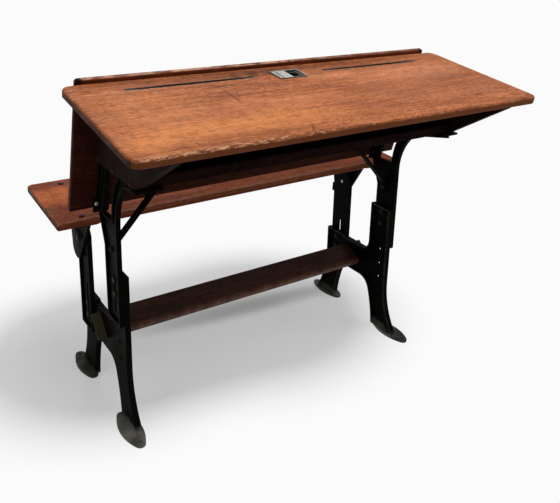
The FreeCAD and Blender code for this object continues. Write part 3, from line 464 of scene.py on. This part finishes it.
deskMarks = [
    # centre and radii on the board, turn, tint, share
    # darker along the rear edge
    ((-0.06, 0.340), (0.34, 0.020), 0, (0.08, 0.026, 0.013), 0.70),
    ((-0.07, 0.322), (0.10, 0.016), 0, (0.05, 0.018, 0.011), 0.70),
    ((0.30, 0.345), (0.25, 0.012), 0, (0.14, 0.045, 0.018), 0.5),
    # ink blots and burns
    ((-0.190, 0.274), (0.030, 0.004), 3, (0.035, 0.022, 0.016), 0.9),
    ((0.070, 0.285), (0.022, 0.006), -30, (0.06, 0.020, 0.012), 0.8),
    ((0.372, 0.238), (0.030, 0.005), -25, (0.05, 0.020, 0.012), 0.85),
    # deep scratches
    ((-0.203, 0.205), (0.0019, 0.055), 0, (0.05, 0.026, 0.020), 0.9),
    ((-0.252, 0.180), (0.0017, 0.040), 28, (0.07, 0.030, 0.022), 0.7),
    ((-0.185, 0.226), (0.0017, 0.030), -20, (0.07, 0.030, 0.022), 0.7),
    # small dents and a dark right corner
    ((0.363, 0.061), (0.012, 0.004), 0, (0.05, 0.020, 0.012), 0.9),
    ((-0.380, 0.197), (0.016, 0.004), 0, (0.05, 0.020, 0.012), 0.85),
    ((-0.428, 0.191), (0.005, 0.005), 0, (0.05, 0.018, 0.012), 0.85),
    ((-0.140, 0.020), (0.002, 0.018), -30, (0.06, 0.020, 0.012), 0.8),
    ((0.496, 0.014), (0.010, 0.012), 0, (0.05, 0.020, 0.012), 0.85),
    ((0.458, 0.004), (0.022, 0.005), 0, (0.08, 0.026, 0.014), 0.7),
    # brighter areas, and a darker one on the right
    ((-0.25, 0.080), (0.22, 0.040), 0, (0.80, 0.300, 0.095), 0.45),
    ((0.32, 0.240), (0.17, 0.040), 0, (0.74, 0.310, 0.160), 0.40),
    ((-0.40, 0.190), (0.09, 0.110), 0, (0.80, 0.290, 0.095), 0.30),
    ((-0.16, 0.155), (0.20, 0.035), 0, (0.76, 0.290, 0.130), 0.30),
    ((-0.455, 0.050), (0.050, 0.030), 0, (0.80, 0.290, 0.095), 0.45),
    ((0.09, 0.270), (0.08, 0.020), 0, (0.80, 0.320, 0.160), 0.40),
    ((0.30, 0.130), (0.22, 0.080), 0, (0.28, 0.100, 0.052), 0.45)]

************

What is being asked:
Emit the full listing verbatim.

Exercise response:
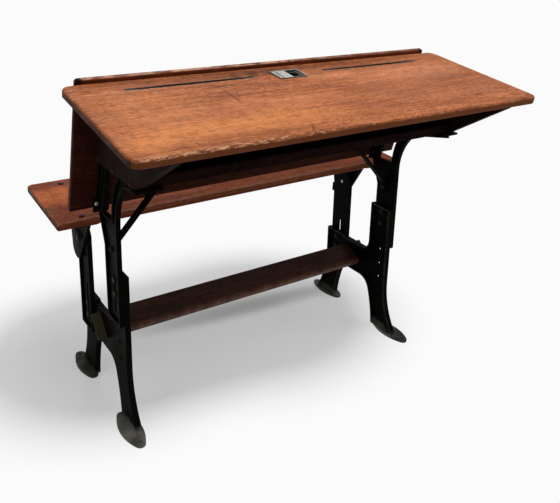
The FreeCAD and Blender code for this object continues. Write part 3, from line 464 of scene.py on. This part finishes it.
deskMarks = [
    # centre and radii on the board, turn, tint, share
    # darker along the rear edge
    ((-0.06, 0.340), (0.34, 0.020), 0, (0.08, 0.026, 0.013), 0.70),
    ((-0.07, 0.322), (0.10, 0.016), 0, (0.05, 0.018, 0.011), 0.70),
    ((0.30, 0.345), (0.25, 0.012), 0, (0.14, 0.045, 0.018), 0.5),
    # ink blots and burns
    ((-0.190, 0.274), (0.030, 0.004), 3, (0.035, 0.022, 0.016), 0.9),
    ((0.070, 0.285), (0.022, 0.006), -30, (0.06, 0.020, 0.012), 0.8),
    ((0.372, 0.238), (0.030, 0.005), -25, (0.05, 0.020, 0.012), 0.85),
    # deep scratches
    ((-0.203, 0.205), (0.0019, 0.055), 0, (0.05, 0.026, 0.020), 0.9),
    ((-0.252, 0.180), (0.0017, 0.040), 28, (0.07, 0.030, 0.022), 0.7),
    ((-0.185, 0.226), (0.0017, 0.030), -20, (0.07, 0.030, 0.022), 0.7),
    # small dents and a dark right corner
    ((0.363, 0.061), (0.012, 0.004), 0, (0.05, 0.020, 0.012), 0.9),
    ((-0.380, 0.197), (0.016, 0.004), 0, (0.05, 0.020, 0.012), 0.85),
    ((-0.428, 0.191), (0.005, 0.005), 0, (0.05, 0.018, 0.012), 0.85),
    ((-0.140, 0.020), (0.002, 0.018), -30, (0.06, 0.020, 0.012), 0.8),
    ((0.496, 0.014), (0.010, 0.012), 0, (0.05, 0.020, 0.012), 0.85),
    ((0.458, 0.004), (0.022, 0.005), 0, (0.08, 0.026, 0.014), 0.7),
    # brighter areas, and a darker one on the right
    ((-0.25, 0.080), (0.22, 0.040), 0, (0.80, 0.300, 0.095), 0.45),
    ((0.32, 0.240), (0.17, 0.040), 0, (0.74, 0.310, 0.160), 0.40),
    ((-0.40, 0.190), (0.09, 0.110), 0, (0.80, 0.290, 0.095), 0.30),
    ((-0.16, 0.155), (0.20, 0.035), 0, (0.76, 0.290, 0.130), 0.30),
    ((-0.455, 0.050), (0.050, 0.030), 0, (0.80, 0.290, 0.095), 0.45),
    ((0.09, 0.270), (0.08, 0.020), 0, (0.80, 0.320, 0.160), 0.40),
    ((0.30, 0.130), (0.22, 0.080), 0, (0.28, 0.100, 0.052), 0.45)]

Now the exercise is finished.